## SOURCE DATA

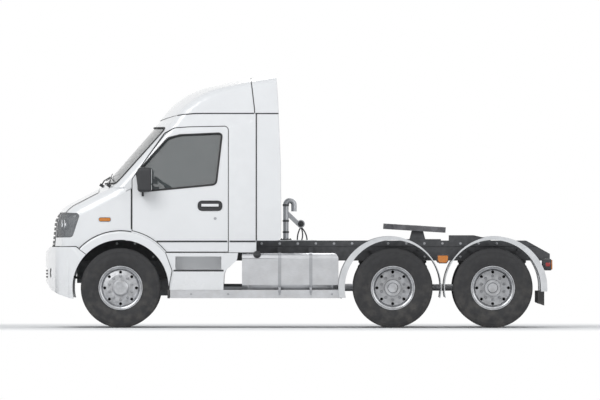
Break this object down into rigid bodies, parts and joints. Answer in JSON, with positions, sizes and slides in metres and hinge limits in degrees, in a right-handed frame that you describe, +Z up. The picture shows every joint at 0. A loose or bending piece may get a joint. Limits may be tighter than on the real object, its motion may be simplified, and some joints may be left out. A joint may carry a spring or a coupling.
{
  "type": "semi truck tractor unit",
  "caption": "Tractor unit for semi-trailers with a short bonnet, a roof fairing, opening doors, steered front wheels and a tilting fifth wheel.",
  "frame": {"origin": "on the ground, in the middle of the vehicle's length and width", "axes": "+X to the rear, -Y to the driver's side, +Z up"},
  "size_m": [6.858, 2.8, 3.4336],
  "materials": {
    "paint": "gloss white paint",
    "chassis_steel": "satin black chassis paint",
    "tyre": "black tyre rubber",
    "wheel_silver": "silver wheel paint",
    "glass": "tinted safety glass",
    "lamp_clear": "clear lamp lens",
    "lamp_red": "red lamp lens",
    "lamp_amber": "amber lamp lens",
    "aluminium": "brushed tank aluminium",
    "guard_silver": "anodised guard bar",
    "black_plastic": "grained black plastic",
    "mudguard_white": "moulded white mudguard",
    "rubber": "moulded rubber",
    "engine_grey": "painted casting",
    "shaft_steel": "bare steel",
    "tread_plate": "chequered walkway plate",
    "mirror_glass": "silvered mirror",
    "chrome": "bright reflector",
    "plate_steel": "worn cast plate",
    "hose": "hose rubber",
    "seat_fabric": "dark woven cloth",
    "fascia_plastic": "grained fascia"
  },
  "bodies": {
    "chassis": {"cab_shell": "paint", "roof_fairing": "paint", "side_deflectors": "paint", "front_wings": "paint", "front_bumper": "paint", "cab_steps": "paint", "arch_flares": "paint", "frame_rails": "chassis_steel", "cross_members": "chassis_steel", "chassis_brackets": "chassis_steel", "front_axle": "chassis_steel", "leaf_springs": "chassis_steel", "drive_axles": "chassis_steel", "fifth_wheel_base": "chassis_steel", "pickup_ramps": "chassis_steel", "windscreen": "glass", "headlamps": "lamp_clear", "tail_lamps": "lamp_red", "marker_lamps": "lamp_amber", "fuel_tanks": "aluminium", "side_guards": "guard_silver", "grille": "black_plastic", "rear_mudguards": "mudguard_white", "mud_flaps": "rubber", "air_springs": "rubber", "engine": "engine_grey", "propeller_shafts": "shaft_steel", "hose_stand": "shaft_steel", "deck_plate": "tread_plate", "air_hoses": "hose", "seats": "seat_fabric", "dashboard": "fascia_plastic", "steering_wheel": "fascia_plastic"},
    "steering_left": {"knuckle_left": "chassis_steel"},
    "steering_right": {"knuckle_right": "chassis_steel"},
    "wheel_front_left": {"front_tyre_left": "tyre", "front_rim_left": "wheel_silver"},
    "wheel_front_right": {"front_tyre_right": "tyre", "front_rim_right": "wheel_silver"},
    "wheels_drive_front_left": {"drive_tyres_front_left": "tyre", "drive_rims_front_left": "wheel_silver"},
    "wheels_drive_front_right": {"drive_tyres_front_right": "tyre", "drive_rims_front_right": "wheel_silver"},
    "wheels_drive_rear_left": {"drive_tyres_rear_left": "tyre", "drive_rims_rear_left": "wheel_silver"},
    "wheels_drive_rear_right": {"drive_tyres_rear_right": "tyre", "drive_rims_rear_right": "wheel_silver"},
    "left_door": {"door_left": "paint", "door_glass_left": "glass", "mirror_left": "black_plastic"},
    "right_door": {"door_right": "paint", "door_glass_right": "glass", "mirror_right": "black_plastic"},
    "bonnet_lid": {"bonnet": "paint"},
    "coupling_plate": {"fifth_wheel_plate": "plate_steel"}
  },
  "joints": [
    {"name": "steer_left", "type": "hinge", "parent": "chassis", "child": "steering_left", "pos_m": [-2.402, -0.85, 0.538], "axis": [0, 0, 1], "range_deg": [-40, 40]},
    {"name": "roll_front_left", "type": "hinge", "parent": "steering_left", "child": "wheel_front_left", "pos_m": [-2.402, -1.04, 0.538], "axis": [0, 1, 0], "continuous": true},
    {"name": "steer_right", "type": "hinge", "parent": "chassis", "child": "steering_right", "pos_m": [-2.402, 0.85, 0.538], "axis": [0, 0, 1], "range_deg": [-40, 40]},
    {"name": "roll_front_right", "type": "hinge", "parent": "steering_right", "child": "wheel_front_right", "pos_m": [-2.402, 1.04, 0.538], "axis": [0, 1, 0], "continuous": true},
    {"name": "roll_drive_front_left", "type": "hinge", "parent": "chassis", "child": "wheels_drive_front_left", "pos_m": [1.273, -0.917, 0.538], "axis": [0, 1, 0], "continuous": true},
    {"name": "roll_drive_front_right", "type": "hinge", "parent": "chassis", "child": "wheels_drive_front_right", "pos_m": [1.273, 0.917, 0.538], "axis": [0, 1, 0], "continuous": true},
    {"name": "roll_drive_rear_left", "type": "hinge", "parent": "chassis", "child": "wheels_drive_rear_left", "pos_m": [2.623, -0.917, 0.538], "axis": [0, 1, 0], "continuous": true},
    {"name": "roll_drive_rear_right", "type": "hinge", "parent": "chassis", "child": "wheels_drive_rear_right", "pos_m": [2.623, 0.917, 0.538], "axis": [0, 1, 0], "continuous": true},
    {"name": "door_left_hinge", "type": "hinge", "parent": "chassis", "child": "left_door", "pos_m": [-2.2395, -1.137, 1.5], "axis": [0, 0, 1], "range_deg": [-70, 0]},
    {"name": "door_right_hinge", "type": "hinge", "parent": "chassis", "child": "right_door", "pos_m": [-2.2395, 1.137, 1.5], "axis": [0, 0, 1], "range_deg": [0, 70]},
    {"name": "bonnet_hinge", "type": "hinge", "parent": "chassis", "child": "bonnet_lid", "pos_m": [-2.704, 0, 1.886], "axis": [0, 1, 0], "range_deg": [0, 50]},
    {"name": "plate_tilt", "type": "hinge", "parent": "chassis", "child": "coupling_plate", "pos_m": [1.613, 0, 1.29], "axis": [0, 1, 0], "range_deg": [-15.5, 8.5]}
  ],
  "couplings": [
    {"joint": "steer_right", "follows": "steer_left", "ratio": 1}
  ]
}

## GIVEN EXERCISE
Repeat the material word for word, in full.

## RESPONSE
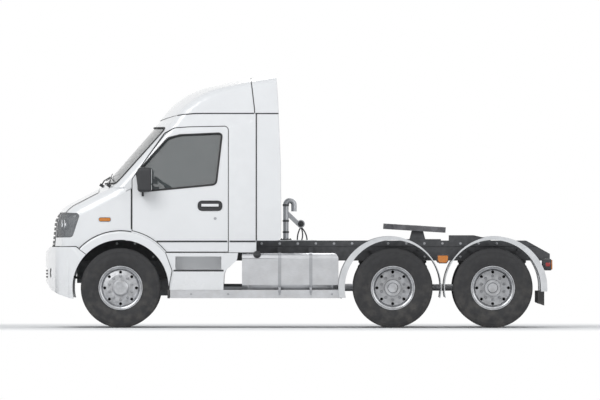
Break this object down into rigid bodies, parts and joints. Answer in JSON, with positions, sizes and slides in metres and hinge limits in degrees, in a right-handed frame that you describe, +Z up. The picture shows every joint at 0. A loose or bending piece may get a joint. Limits may be tighter than on the real object, its motion may be simplified, and some joints may be left out. A joint may carry a spring or a coupling.
{
  "type": "semi truck tractor unit",
  "caption": "Tractor unit for semi-trailers with a short bonnet, a roof fairing, opening doors, steered front wheels and a tilting fifth wheel.",
  "frame": {"origin": "on the ground, in the middle of the vehicle's length and width", "axes": "+X to the rear, -Y to the driver's side, +Z up"},
  "size_m": [6.858, 2.8, 3.4336],
  "materials": {
    "paint": "gloss white paint",
    "chassis_steel": "satin black chassis paint",
    "tyre": "black tyre rubber",
    "wheel_silver": "silver wheel paint",
    "glass": "tinted safety glass",
    "lamp_clear": "clear lamp lens",
    "lamp_red": "red lamp lens",
    "lamp_amber": "amber lamp lens",
    "aluminium": "brushed tank aluminium",
    "guard_silver": "anodised guard bar",
    "black_plastic": "grained black plastic",
    "mudguard_white": "moulded white mudguard",
    "rubber": "moulded rubber",
    "engine_grey": "painted casting",
    "shaft_steel": "bare steel",
    "tread_plate": "chequered walkway plate",
    "mirror_glass": "silvered mirror",
    "chrome": "bright reflector",
    "plate_steel": "worn cast plate",
    "hose": "hose rubber",
    "seat_fabric": "dark woven cloth",
    "fascia_plastic": "grained fascia"
  },
  "bodies": {
    "chassis": {"cab_shell": "paint", "roof_fairing": "paint", "side_deflectors": "paint", "front_wings": "paint", "front_bumper": "paint", "cab_steps": "paint", "arch_flares": "paint", "frame_rails": "chassis_steel", "cross_members": "chassis_steel", "chassis_brackets": "chassis_steel", "front_axle": "chassis_steel", "leaf_springs": "chassis_steel", "drive_axles": "chassis_steel", "fifth_wheel_base": "chassis_steel", "pickup_ramps": "chassis_steel", "windscreen": "glass", "headlamps": "lamp_clear", "tail_lamps": "lamp_red", "marker_lamps": "lamp_amber", "fuel_tanks": "aluminium", "side_guards": "guard_silver", "grille": "black_plastic", "rear_mudguards": "mudguard_white", "mud_flaps": "rubber", "air_springs": "rubber", "engine": "engine_grey", "propeller_shafts": "shaft_steel", "hose_stand": "shaft_steel", "deck_plate": "tread_plate", "air_hoses": "hose", "seats": "seat_fabric", "dashboard": "fascia_plastic", "steering_wheel": "fascia_plastic"},
    "steering_left": {"knuckle_left": "chassis_steel"},
    "steering_right": {"knuckle_right": "chassis_steel"},
    "wheel_front_left": {"front_tyre_left": "tyre", "front_rim_left": "wheel_silver"},
    "wheel_front_right": {"front_tyre_right": "tyre", "front_rim_right": "wheel_silver"},
    "wheels_drive_front_left": {"drive_tyres_front_left": "tyre", "drive_rims_front_left": "wheel_silver"},
    "wheels_drive_front_right": {"drive_tyres_front_right": "tyre", "drive_rims_front_right": "wheel_silver"},
    "wheels_drive_rear_left": {"drive_tyres_rear_left": "tyre", "drive_rims_rear_left": "wheel_silver"},
    "wheels_drive_rear_right": {"drive_tyres_rear_right": "tyre", "drive_rims_rear_right": "wheel_silver"},
    "left_door": {"door_left": "paint", "door_glass_left": "glass", "mirror_left": "black_plastic"},
    "right_door": {"door_right": "paint", "door_glass_right": "glass", "mirror_right": "black_plastic"},
    "bonnet_lid": {"bonnet": "paint"},
    "coupling_plate": {"fifth_wheel_plate": "plate_steel"}
  },
  "joints": [
    {"name": "steer_left", "type": "hinge", "parent": "chassis", "child": "steering_left", "pos_m": [-2.402, -0.85, 0.538], "axis": [0, 0, 1], "range_deg": [-40, 40]},
    {"name": "roll_front_left", "type": "hinge", "parent": "steering_left", "child": "wheel_front_left", "pos_m": [-2.402, -1.04, 0.538], "axis": [0, 1, 0], "continuous": true},
    {"name": "steer_right", "type": "hinge", "parent": "chassis", "child": "steering_right", "pos_m": [-2.402, 0.85, 0.538], "axis": [0, 0, 1], "range_deg": [-40, 40]},
    {"name": "roll_front_right", "type": "hinge", "parent": "steering_right", "child": "wheel_front_right", "pos_m": [-2.402, 1.04, 0.538], "axis": [0, 1, 0], "continuous": true},
    {"name": "roll_drive_front_left", "type": "hinge", "parent": "chassis", "child": "wheels_drive_front_left", "pos_m": [1.273, -0.917, 0.538], "axis": [0, 1, 0], "continuous": true},
    {"name": "roll_drive_front_right", "type": "hinge", "parent": "chassis", "child": "wheels_drive_front_right", "pos_m": [1.273, 0.917, 0.538], "axis": [0, 1, 0], "continuous": true},
    {"name": "roll_drive_rear_left", "type": "hinge", "parent": "chassis", "child": "wheels_drive_rear_left", "pos_m": [2.623, -0.917, 0.538], "axis": [0, 1, 0], "continuous": true},
    {"name": "roll_drive_rear_right", "type": "hinge", "parent": "chassis", "child": "wheels_drive_rear_right", "pos_m": [2.623, 0.917, 0.538], "axis": [0, 1, 0], "continuous": true},
    {"name": "door_left_hinge", "type": "hinge", "parent": "chassis", "child": "left_door", "pos_m": [-2.2395, -1.137, 1.5], "axis": [0, 0, 1], "range_deg": [-70, 0]},
    {"name": "door_right_hinge", "type": "hinge", "parent": "chassis", "child": "right_door", "pos_m": [-2.2395, 1.137, 1.5], "axis": [0, 0, 1], "range_deg": [0, 70]},
    {"name": "bonnet_hinge", "type": "hinge", "parent": "chassis", "child": "bonnet_lid", "pos_m": [-2.704, 0, 1.886], "axis": [0, 1, 0], "range_deg": [0, 50]},
    {"name": "plate_tilt", "type": "hinge", "parent": "chassis", "child": "coupling_plate", "pos_m": [1.613, 0, 1.29], "axis": [0, 1, 0], "range_deg": [-15.5, 8.5]}
  ],
  "couplings": [
    {"joint": "steer_right", "follows": "steer_left", "ratio": 1}
  ]
}